Su Domani arriva il Blog mafie, da un’idea di Attilio Bolzoni. Potete seguirlo su questa pagina. Ogni mese un macro-tema, approfondito con un nuovo contenuto al giorno in collaborazione con l’associazione Cosa vostra. Dopo la serie sull’omicidio di Mario Francese e quella sul patto tra Cosa Nostra e i colletti bianchi, raccontiamo adesso la seconda guerra di mafia, quarant’anni dopo.

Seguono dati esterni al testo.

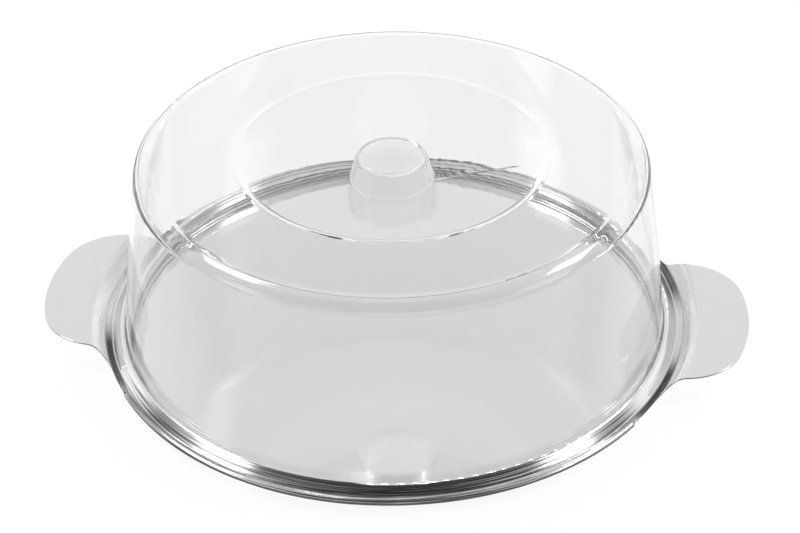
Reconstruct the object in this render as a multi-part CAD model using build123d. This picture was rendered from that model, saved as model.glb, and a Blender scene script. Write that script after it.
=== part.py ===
from build123d import *
from math import atan2, cos, degrees, hypot, radians, sin, tan
import os

# All lengths are in millimetres, z is up, the table is z = 0 and the two
# handles lie along x.

# Tray: one pressed sheet.
SHEET = 0.8  # sheet thickness
RIM_R = 150.0  # outside of the curled rim
BEAD_R = 1.5  # outside radius of the curl
BEAD_CENTRE_Z = 4.2  # height of the middle of the curl
CURL_END = -150.0  # where the curl stops, degrees from the outward direction
FLANGE_FLAT = 2.3  # from the top of the curl in to the foot of the ring's slope
SLOPE_FOOT_BEND = 1.0  # bends, mid sheet
RING_SLOPE = 45.0  # fall of the ring's outer side, degrees
RING_TOP = 10.2  # height of the ring's crest
RING_BEND = 0.9
RING_LEAN = 1.5  # how far the ring's inner side leans out, degrees
FLOOR_BEND = 1.0
HANDLE_TOP = 13.0  # height of the flat of a handle
HANDLE_SPREAD = 31.5  # half angle over which the rim is left uncurled
HANDLE_REACH = 33.4  # from the outside of the rim to the tip of a handle
HANDLE_TIP_ARC = 92.0  # radius of the end of a handle
HANDLE_SHOULDER_ARC = 31.0  # radius of the two shoulders of a handle
HANDLE_SHOULDER_ANGLE = 17.7  # where the end meets a shoulder, degrees
HANDLE_NECK_ARC = 22.0  # radius of the hollow between handle and rim
RISE_SETBACK = 3.2  # from the foot of the ring's slope out to the handle's rise
RISE_SLOPE = 48.0  # degrees
RISE_START_BEND = 2.5
RISE_END_BEND = 8.0
EDGE_ROUND = 0.32  # broken edge round a handle
TRIM = 5.0  # extra sheet that the outline of a handle cuts away

# Dome cover: one clear moulding. Its heights count from the tray's floor.
WALL = 2.4  # wall thickness
RING_CLEARANCE = 0.45  # from the foot of the ring in to the cover
FOOT_WIDTH = 3.4
FOOT_HEIGHT = 5.0
FOOT_ROUND = 0.7
UPRIGHT_HEIGHT = 11.2  # where the upright wall starts to lean in
UPRIGHT_ROUND = 40.0
BELLY_HEIGHT = 52.2  # where it starts to lean in more
BELLY_LEAN = 3.9  # how far the wall leans in up to there
CROWN_LEAN = 10.0  # how far the wall leans in up to the shoulder
BELLY_ROUND = 600.0
COVER_HEIGHT = 105.2  # up to the ridge round the sunk centre
CROWN_FALL = 0.9  # fall from that ridge to the shoulder
SHOULDER_ROUND = 12.5  # bends from here on: middle of the wall
SHOULDER_DROP = 4.3  # height of the steep end of the shoulder
SHOULDER_SLOPE = 45.0  # degrees
SHOULDER_EDGE = 2.5  # edge between shoulder and wall
SHOULDER_INSIDE = 9.0  # the inside of the moulding has tighter bends there
RIDGE_R = 78.0
RIDGE_ROUND = 18.0
RIDGE_INSIDE = 3.2
KNOB_TOP_R = 17.0  # corner between knob wall and knob top, middle of the wall
KNOB_TOP_DROP = 1.0  # from the ridge down to the knob top
KNOB_TOP_ROUND = 2.0
KNOB_FLARE = 3.2  # how far the knob widens down to its foot
KNOB_BASE_DROP = 14.6  # from the ridge down to the foot of the knob
KNOB_BASE_ROUND = 1.9
MARK_R = 3.6  # plain raised ring of the moulding gate
MARK_WIDTH = 0.5
MARK_HEIGHT = 0.35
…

Passa alla storia come la “seconda grande guerra di mafia”, in realtà è uno sterminio che cancella dalla faccia delle terra tutti i capi dell'aristocrazia di Cosa Nostra siciliana. Alla periferia dell'impero hanno già ucciso boss di peso come Giuseppe Di Cristina e Pippo Calderone, ma è a Palermo e nella sua provincia che si scatena l'attacco dei Corleonesi contro il potere criminale costituito. E' Totò Riina, il “contadino” sceso dalla Rocca Busambra, che in pochi mesi s'impadronisce della mafia dell'isola grazie ai traditori che ha all'interno di ogni "famiglia” palermitana e che gli svelano i movimenti e tutte le mosse di tutti i suoi nemici.

La capitale della Sicilia diventa una tonnara. Omicidi e stragi, le strade di Palermo che ogni giorno s'insanguinano. E poi la lupara bianca, il sequestro senza ritorno. Uomini attirati in un tranello, rapiti, torturati e “interrogati”. Il loro corpo non verrà mai più ritrovato.

La data ufficiale di questa mattanza risale esattamente a quarant'anni fa. E' l'11 marzo del 1981 quando scompare Giuseppe “Piddu” Panno, il patriarca di Casteldaccia, un anziano capo che ha fatto parte anche della Cupola, il governo della Cosa Nostra. Da quel momento, e sino all'autunno del 1983, la “guerra" farà in Sicilia più di mille morti.

Dopo Giuseppe Panno, il 23 aprile di quel 1981 tocca a Stefano Bontate, il “Principe di Villagrazia”, il mafioso più influente di Palermo, frequentatore dei salotti buoni, amico di uomini politici e dei pezzi grossi dell'imprenditoria palermitana. Dopo Stefano Bontate, l'11 maggio è il turno di Salvatore “Totuccio” Inzerillo, capo della “famiglia” di Passo di Rigano e con tanti “cugini” dall'altra parte dell'Atlantico, a Cherry Hill: i Gambino d'America. E poi tutti i loro alleati, i fidati guardaspalle, i figli, i padri e i fratelli. Di Inzerillo ne cadranno ventuno. Undici i Badalamenti uccisi. Undici anche i parenti di Tommaso Buscetta che verranno ammazzati. Buscetta poi, estradato dal Brasile dove era nascosto, si pentirà con il giudice istruttore Giovanni Falcone diventando il testimone chiave del maxi processo a Cosa Nostra.

In questa serie del Blog Mafie riproponiamo ampi stralci dell'ordinanza sentenza “Abbate Giovanni + 706“ - firmata dal consigliere istruttore Antonino Caponnetto e dai giudici Giovanni Falcone, Paolo Borsellino, Leonardo Guarnotta e Giuseppe Di Lello - che ha rinviato a giudizio nel 1985 i boss che poi saranno i protagonisti nell'aula bunker dell'Ucciardone del più grande procedimento giudiziario mai celebrato contro la mafia siciliana.
Brani tratti da due dei quaranta volumi che rappresentano l'atto di accusa contro i capi della consorteria criminale, il documento che resta la prima pietra della lotta alla mafia in Italia. Molte delle fotografie che pubblicheremo, giorno dopo giorno, provengono dall'Archivio della redazione del giornale “L'Ora” custodito nella Biblioteca centrale della Regione Siciliana.